▶ **WHAT TO DO**
Only the number is wanted: how many lines contain the word "names"?

▶ **GIVEN DATA**
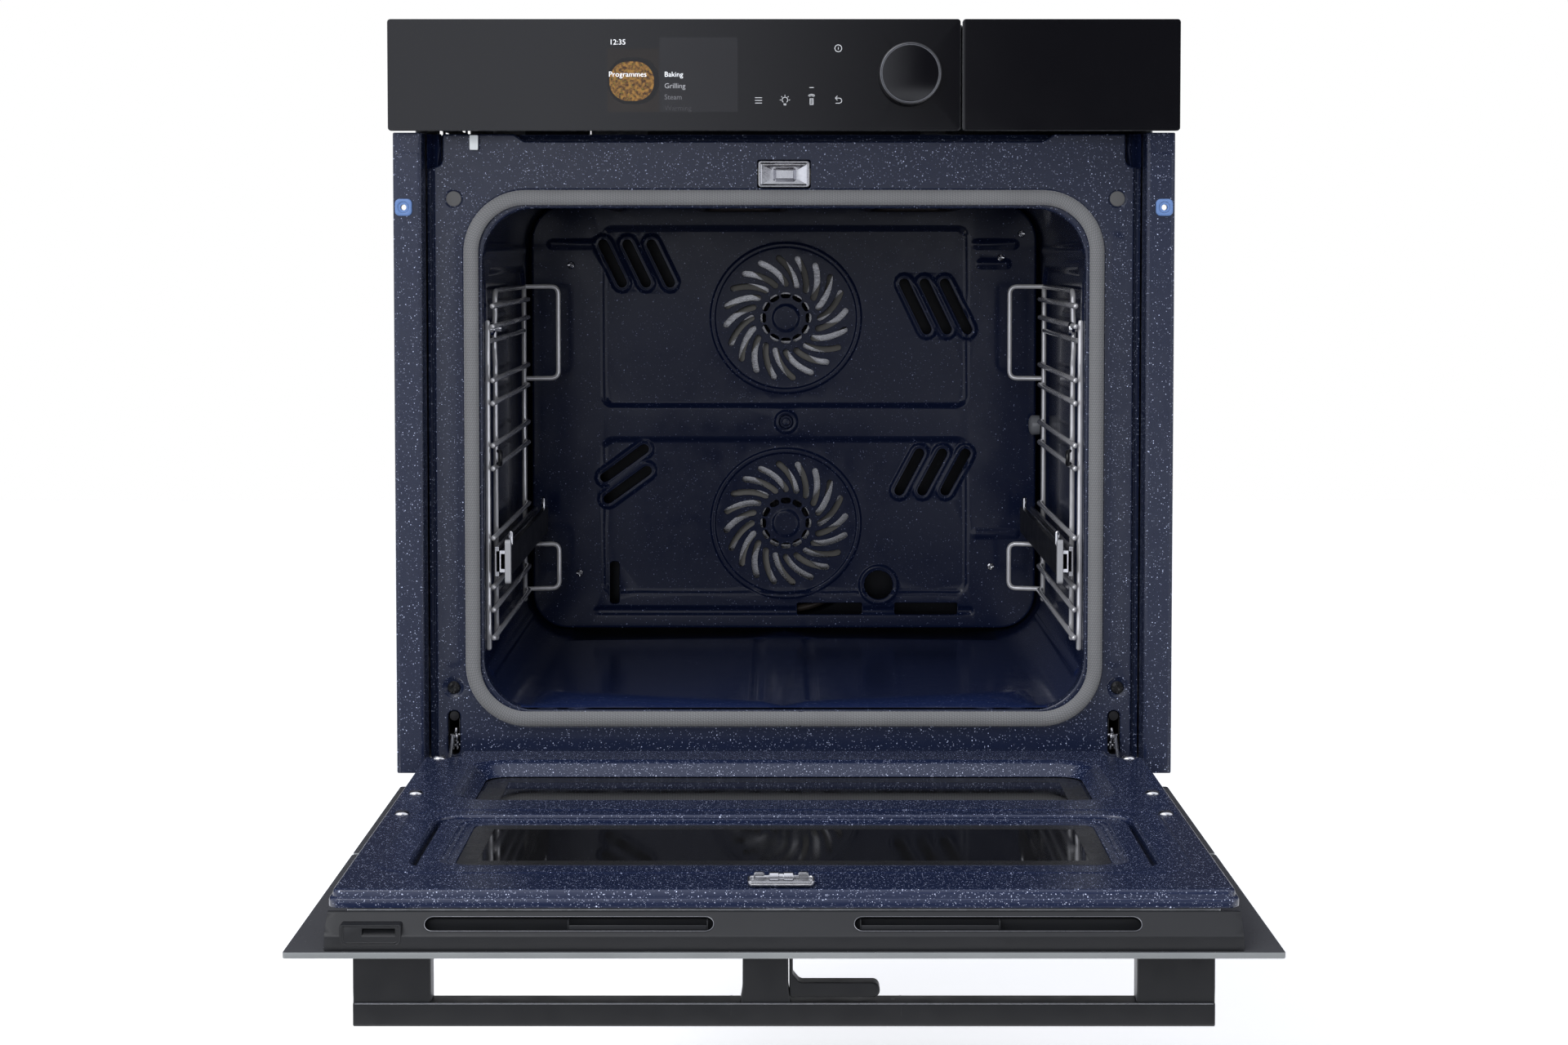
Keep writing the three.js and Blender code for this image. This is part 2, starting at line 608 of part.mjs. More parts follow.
// ---- Top door ----
function topDoorPlate() {
  const { x, near, far } = UPPER_OPENING;
  const [panNear, panFar, panTop] = [-204, -444.5, FRAME.bottom - 0.5];
  const rect = (inset, z0, z1) => lying(polygon([
    [-DOOR_PAN.x + inset, panFar + inset], [DOOR_PAN.x - inset, panFar + inset],
    [DOOR_PAN.x - inset, panNear - inset], [-DOOR_PAN.x + inset, panNear - inset],
  ]), z0, z1);
  const pan = cut(rect(0, DOOR_PAN.bottom, panTop), rect(1.5, DOOR_PAN.bottom - 1, panTop - 1.5));
  const plugShape = (inset) => roundedRect(
    -x + 2.6 + inset, x - 2.6 - inset, far + 2.8 + inset, near - 2 - inset, 12);
  const plug = cut(
    lying(plugShape(0), panTop - 1.5, 15.8),
    lying(plugShape(1.5), panTop - 3, 14.3),
  );
  const openPan = cut(pan, lying(plugShape(1.5), panTop - 3, panTop + 1));
  const w = UPPER_WINDOW;
  const window = lying(roundedRect(-w.x, w.x, w.far, w.near, 12), -10, 20);
  const latchSlot = block([-12, 8.5], [-446, -433], [2.5, 8]);
  return cut(join(openPan, plug), window, latchSlot);
}

function upperWindow() {
  const { x, near, far } = UPPER_WINDOW;
  return lying(roundedRect(-x - 7, x + 7, far - 7, near + 7, 14), 9.8, 14);
}

// Cap along the door's top edge: a face, a slope with two air slots and a bracket for the sensor tab.
function topTrim() {
  const outline = polygon([
    [-462.3, -14.5], [-445.2, -14.5], [-445.2, 5.6], [-448, 5.9], [-462.3, -5.7],
  ].reverse());
  const inner = polygon([
    [-460.3, -16], [-447, -16], [-447, 3.6], [-460.3, -7.2],
  ].reverse());
  const body = cut(across(outline, -273, 273), across(inner, -271, 271));
  const slots = [[-214, -42], [42, 213]].map((span) => cut(
    block(span, [-459, -449.5], [-8, 12]),
    block([-300, 300], [-470, -440], [-30, -9]),
  ));
  const bracket = block([-263.7, -227], [-461.5, -450], [-11, 0.5]);
  const pocket = block([-250.5, -230.7], [-470, -452], [-8, -1.5]);
  return cut(join(cut(body, slots), bracket), pocket);
}

function handleBar() {
  const { x, far, near, bottom, top } = BAR;
  const bar = across(roundedRect(far, near, bottom, top, 1.2), -x, x, 2);
  const posts = [[-x, -213.4], [-25, 2.6], [213.4, x]].map((span) => block(
    span, [far + 1, near - 1], [top - 1, GLASS.bottom - GAP]));
  return join(bar, posts);
}

// L-shaped release lever: a leg beside the middle post and a finger arm above the bar.
function handleLever() {
  const leg = block([3.2, 5.2], [BAR.far + 3, BAR.near - 3], [-50.8, GLASS.bottom - 2.2]);
  const arm = facing(roundedRect(3.2, 58, -50.8, -41.8, 3.5), BAR.far + 3, BAR.near - 3, 4);
  return join(leg, arm);
}

// Latch that reaches out under the frame's lip; the lever draws it down.
function latchHook() {
  const span = [-11, 7.5];
  return join(
    block(span, [-444.2, -437], [5.4, 6.8]),
    block(span, [-438.4, -437], [-2, 6]),
    block(span, [-438.4, -428], [-2, -0.5]),
  );
}

// ---- Assembly ----
add('base_plate', basePlate(), 'galvanised');
add('outer_wrap', outerWrap(), 'galvanised');
add('rear_cover', rearCover(), 'galvanised');
add('front_plate', frontPlate(), 'enamel');
add('door_gasket', doorGasket(), 'gasket');
add('door_keeper', doorKeeper(), 'steel');
add('door_sensor_tab', sensorTab(), 'whitePlastic');
add('cavity_liner', cavityLiner(), 'cavityEnamel');
add('rear_baffle', rearBaffle(), 'cavityEnamel');
add('insulation_jacket', insulationJacket(), 'insulation');
add('grill_element', serpentine(438.5, 150, 120, 440, 5), 'element');
add('bottom_element', serpentine(38, 150, 110, 450, 5), 'element');

for (const [place, z] of [['upper', FANS.upper], ['lower', FANS.lower]]) {
  add(`fan_impeller_${place}`, fanImpeller(z), 'steel');
  add(`ring_heater_${place}`, ringHeater(z), 'element');
  add(`fan_motor_${place}`, fanMotor(z), 'galvanised');
}

for (const [side, place] of [['left', mirrored], ['right', (body) => body]]) {
  add(`side_trim_${side}`, place(sideTrim()), 'enamel');
  add(`hinge_receiver_${side}`, place(hingeReceiver()), 'plastic');
  add(`hinge_arm_${side}`, place(hingeArm()), 'steel');
  add(`hinge_leaf_${side}`, place(hingeLeaf()), 'steel');
  add(`flex_hinge_${side}`, place(flexHinge()), 'plastic');
  add(`side_rack_${side}`, place(sideRack()), 'chrome');
  add(`rack_posts_${side}`, place(rackPosts()), 'chrome');
  add(`rail_fixed_${side}`, place(railMember(222, 225.4, RAIL.height)), 'chrome');
  add(`rail_middle_${side}`, place(railMember(217.4, 221.6, RAIL.height - 6)), 'steel');
  add(`rail_inner_${side}`, place(innerRail()), 'chrome');
}

add('panel_glass', panelGlass(), 'blackGlass');
add('panel_chassis', panelChassis(), 'plastic');
add('display_module', displayModule(), 'screen');
add('knob', knob(), 'handle');
add('knob_shaft', knobShaft(), 'steel');
add('drawer_front', drawerFront(), 'blackGlass');
add('tank_housing', tankHousing(), 'plastic');
add('water_tank', waterTank(), 'whitePlastic');
add('blower_housing', blowerHousing(), 'galvanised');
add('blower_wheel', blowerWheel(), 'plastic');
add('mains_terminal', mainsTerminal(), 'plastic');

add('door_frame', doorFrame(), 'enamel');
add('outer_glass_lower', outerGlass(DOOR_SPLIT + GLASS.split / 2, GLASS.near), 'blackGlass');
add('lower_window', lowerWindow(), 'clearGlass');
add('door_catch', doorCatch(), 'steel');
add('outer_glass_upper', outerGlass(GLASS.far, DOOR_SPLIT - GLASS.split / 2), 'blackGlass');
add('top_door_plate', topDoorPlate(), 'enamel');
add('upper_window', upperWindow(), 'clearGlass');
add('top_trim', topTrim(), 'darkTrim');
add('handle_bar', handleBar(), 'handle');
add('handle_lever', handleLever(), 'handle');
add('latch_hook', latchHook(), 'steel');

export default oven;
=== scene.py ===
"""Looks for a built-in oven with a split door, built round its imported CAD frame.

Positions are written in millimetres in the frame's own axes (+X right, +Y back, +Z up) and
become metres when a mesh is made. A depth is counted back from the control panel's front.
"""

import json
import math
import random

import bmesh
import bpy
import numpy as np
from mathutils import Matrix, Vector
from mathutils.geometry import delaunay_2d_cdt


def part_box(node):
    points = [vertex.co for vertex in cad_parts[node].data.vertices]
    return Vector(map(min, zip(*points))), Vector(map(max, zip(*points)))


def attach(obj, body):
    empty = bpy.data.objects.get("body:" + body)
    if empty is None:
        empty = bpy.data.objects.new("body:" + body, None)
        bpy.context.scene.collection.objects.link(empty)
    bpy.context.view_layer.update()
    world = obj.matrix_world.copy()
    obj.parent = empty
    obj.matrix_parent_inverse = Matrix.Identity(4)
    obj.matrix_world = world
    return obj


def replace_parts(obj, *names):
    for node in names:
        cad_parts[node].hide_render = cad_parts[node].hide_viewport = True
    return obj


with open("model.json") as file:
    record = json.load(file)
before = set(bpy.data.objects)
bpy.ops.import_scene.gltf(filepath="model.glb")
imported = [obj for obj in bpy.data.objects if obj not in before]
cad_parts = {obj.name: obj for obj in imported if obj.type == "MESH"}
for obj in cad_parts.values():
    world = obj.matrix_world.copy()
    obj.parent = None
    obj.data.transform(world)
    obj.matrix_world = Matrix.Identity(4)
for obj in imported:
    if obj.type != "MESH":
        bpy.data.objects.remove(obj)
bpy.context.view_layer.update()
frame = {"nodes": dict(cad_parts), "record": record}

MM = 0.001
SIDES = (("left", -1), ("right", 1))
SMALLEST_RADIUS = 0.02
THIN_TRIANGLE = 4e-3
TRIM_SCREW_X, TRIM_SCREW_Z = 288.3, 433
PLATE_SCREW_X, PLATE_SCREW_Z = 257, 62
PLUG_X, PLUG_Z = 254.9, 440
FITTINGS_SHIFT = 1.2
TRIM_TOP = 489.6


def span(node):
    """Lowest and highest corner of a CAD node, in millimetres."""
    low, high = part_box(node)
    return low / MM, high / MM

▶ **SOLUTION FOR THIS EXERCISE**
2